SET EXERCISE
Check each line of the material below for "joints", then copy the ones that contain it.

MATERIAL PROVIDED
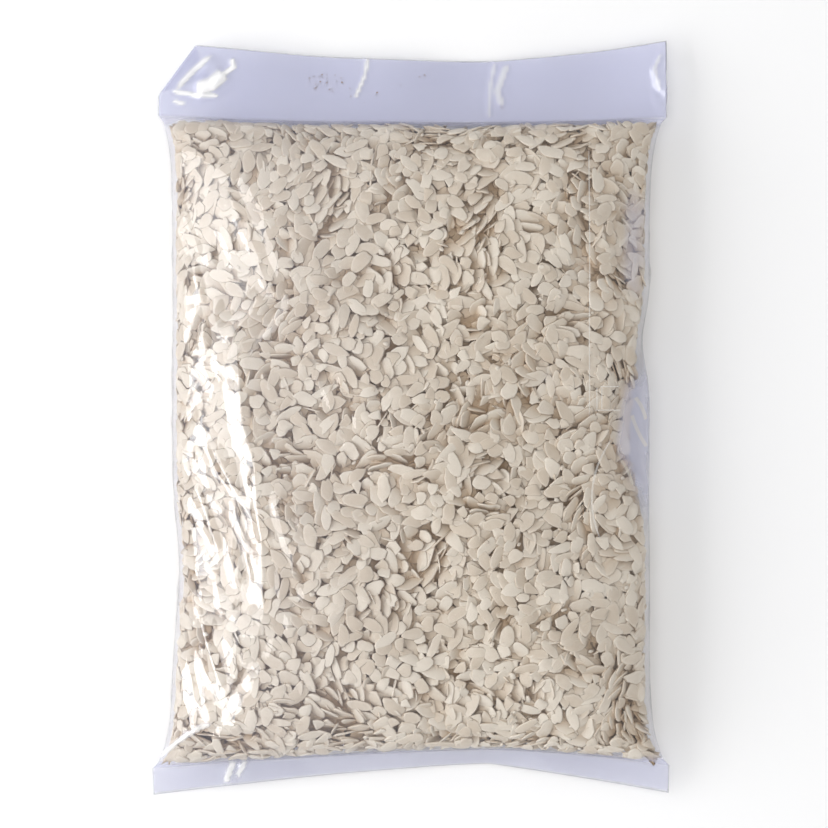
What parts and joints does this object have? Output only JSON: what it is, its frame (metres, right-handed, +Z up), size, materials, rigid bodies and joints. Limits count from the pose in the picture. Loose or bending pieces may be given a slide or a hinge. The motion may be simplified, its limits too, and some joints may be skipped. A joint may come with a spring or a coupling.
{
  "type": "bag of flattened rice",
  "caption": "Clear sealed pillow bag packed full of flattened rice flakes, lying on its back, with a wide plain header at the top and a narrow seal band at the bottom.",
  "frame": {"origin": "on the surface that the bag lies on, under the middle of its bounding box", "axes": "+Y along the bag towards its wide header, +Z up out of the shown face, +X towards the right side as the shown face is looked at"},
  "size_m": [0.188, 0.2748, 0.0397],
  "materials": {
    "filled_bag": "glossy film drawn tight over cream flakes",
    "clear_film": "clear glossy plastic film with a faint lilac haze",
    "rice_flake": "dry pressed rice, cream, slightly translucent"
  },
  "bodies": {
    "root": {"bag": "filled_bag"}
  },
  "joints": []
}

SOLVED PROBLEM
What parts and joints does this object have? Output only JSON: what it is, its frame (metres, right-handed, +Z up), size, materials, rigid bodies and joints. Limits count from the pose in the picture. Loose or bending pieces may be given a slide or a hinge. The motion may be simplified, its limits too, and some joints may be skipped. A joint may come with a spring or a coupling.
  "joints": []